Being self-confident is a little like having a unicorn. Everyone wants one, it’s very hard to find, and if you have too many unicorns, or too much self confidence, we all want you to shut up about it already.
Everyone has areas in which they are extremely self-confident. For example, I’m very good at making absurd noises when startled and developing Wikipedia-induced paranoia. If we were measuring my confidence in unicorns, I would have several herds when it comes to these specialities. (According to the Internet, a group of unicorns is called a “blessing”. The reason for this is that unicorns are cocky.)
We also all have areas in which we are not at all confident. These are the instances when we think to ourselves, Self, I would rather simultaneously get in a fight with a bear and a shark than do this. In fact, one of the areas in which I’m lacking blessings of unicorns is Stephanie vs. Shark vs. Bear fighting, so when I think that, I know whatever I’m about to start is going to be particularly unpleasant.
You know what? I’m sick of not having any unicorns when it comes to things like Talking to Boys, Cooking, or Anything Involving Locks, so I’m teaching myself to be more confident. Every time I catch myself doubting my abilities, I’m learning to take something away from the experience.
Horrible Situation #1: You are trying to flirt with someone and everything is going terribly wrong. Not just kind of wrong, because it’s easy to recover from that. I’m talking unsalvageable, here. As in, you’re shaking like you have a progressive nervous system disease, during the conversation someone hits you with a frisbee and your pants rip, and then you just start saying strings of nouns with no verbs or prepositions to explain them. That bad. (Not that this has happened to me.) (This has happened to me.)

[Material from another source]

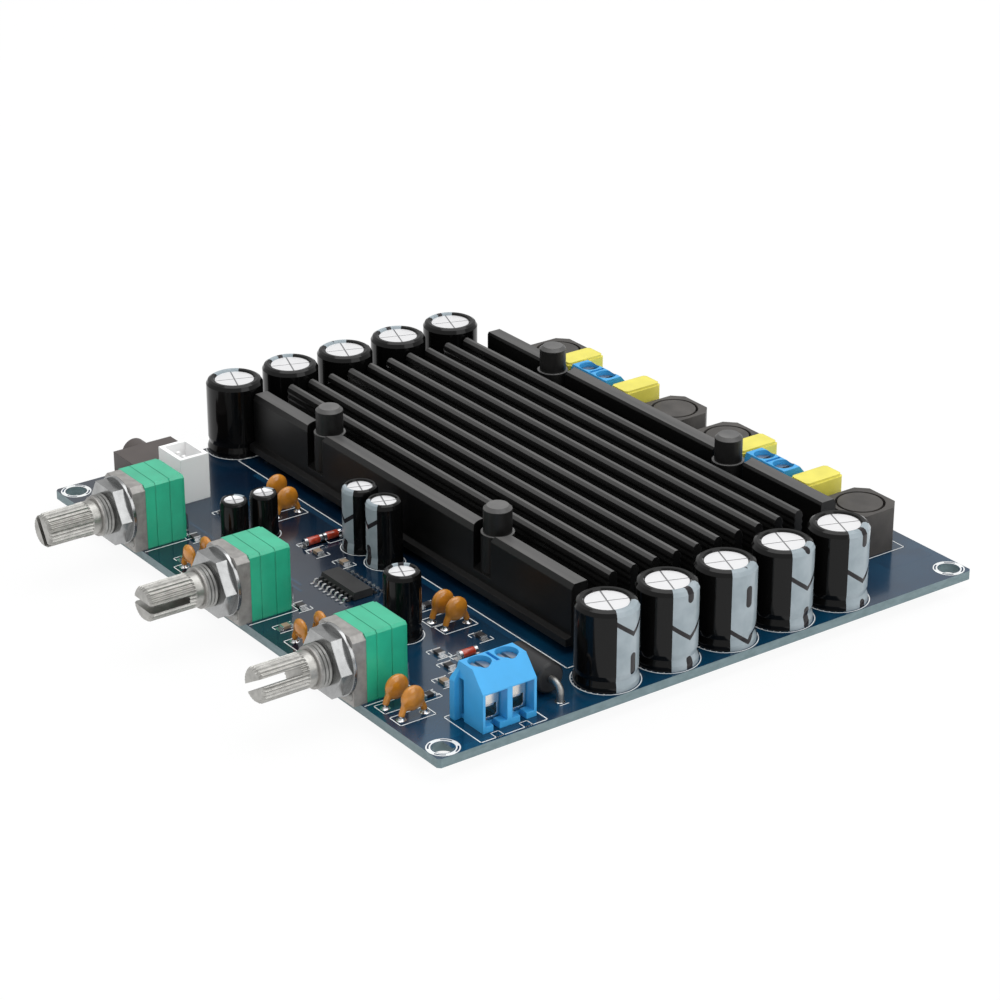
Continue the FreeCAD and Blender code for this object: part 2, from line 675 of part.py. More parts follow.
def terminal(label, x, y, turn):
    """Two-pole terminal: local +X is the wire side, back face at local x = 0."""
    global terminal_number
    depth = size("terminal_depth")
    high = size("terminal_height")
    half = size("pole_pitch")
    body = keep(new_body(label, x, y, board_top, turn))
    sketch = new_sketch(body, "XZ_Plane", -half)
    add_polygon(sketch, [
        (0, 0), (depth, 0), (depth, size("terminal_front_height")),
        (depth - size("terminal_front_slope"), high), (size("terminal_back_slope"), high),
        (0, size("terminal_back_height"))])
    pad(body, sketch, half * 2)
    poles = (-half / 2, half / 2)
    wide = size("window_width") / 2
    sill = size("window_sill")
    # wire windows in the front wall, the taller cage rooms behind them
    sketch = new_sketch(body, "YZ_Plane", depth)
    for pole in poles:
        add_box(sketch, pole - wide, pole + wide, sill, size("window_top"))
    pocket(body, sketch, depth - size("cavity_back"))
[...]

The Takeaway: Think of all the things you did well. Think about how awesome you were at not sneezing on your crush, or accidentally injuring them. Consider how many nouns you know, which revealed your extensive vocabulary. Realize that the people who threw the frisbee at your head will probably be really nice to you from now on. Smile!
Horrible Situation #2: You run into an object with your face. The expression “it hit me like a ton of bricks” should rarely be taken literally. I have never seen a ton of bricks hit anyone. However, it is not uncommon to see someone hit a ton of bricks, usually with their face or other relatively important body parts. I regularly run into clear things, like doors and windows. It doesn’t do much for one’s self esteem.
The Takeaway: Hey! You probably made someone laugh! And if laughter is the best medicine, as they say, you may have even saved a life. You’ve also started to establish a very reliable sense of where things are, which is a great talent. It’s unlikely you’ll ever run into the same door or wall again! Smile!
Horrible Situation #3: You start to have body image problems. Unfortunately, the world we live in is incredibly shallow. (In a figurative sense. In a literal sense, it’s 6,378 km to the Earth’s core, which is farther than I ever care to walk.) If you’re shorter, fatter, homelier, or leprosy-er than Heidi Klum, it’s likely that you’ve experienced the terrible feeling that goes along with bad body image.
The Takeaway: Have you ever thought about how freaky intestines are? An adult male has 28 feet of them wrapped up inside. Even people who are physically perfect on the outside get disgusted with themselves when they think about how completely gross internal organs are. So the lesson here is that it’s what’s on the outside that counts, and as long as what’s on the outside isn’t guts, you really can’t be that horrifying. Smile!
Horrible Situation #4: You look into the bathroom mirror after having a conversation and you realize you’ve had a booger on your face or something green in your teeth the whole time. Maybe you have a cold which has caused your sinuses to become so clogged there’s nowhere for boogers to go but out. Maybe you have teeth like those of the venus flytrap, so things can get in but they can never come out. Whatever the reason, the fact remains that the entire time you were chatting, you had a slimy, giant faux pas on your face the whole time.
The Takeaway: There’s no upside for this one. The sad truth is that your life is over. No one will ever love you. Sorry about that. Smile!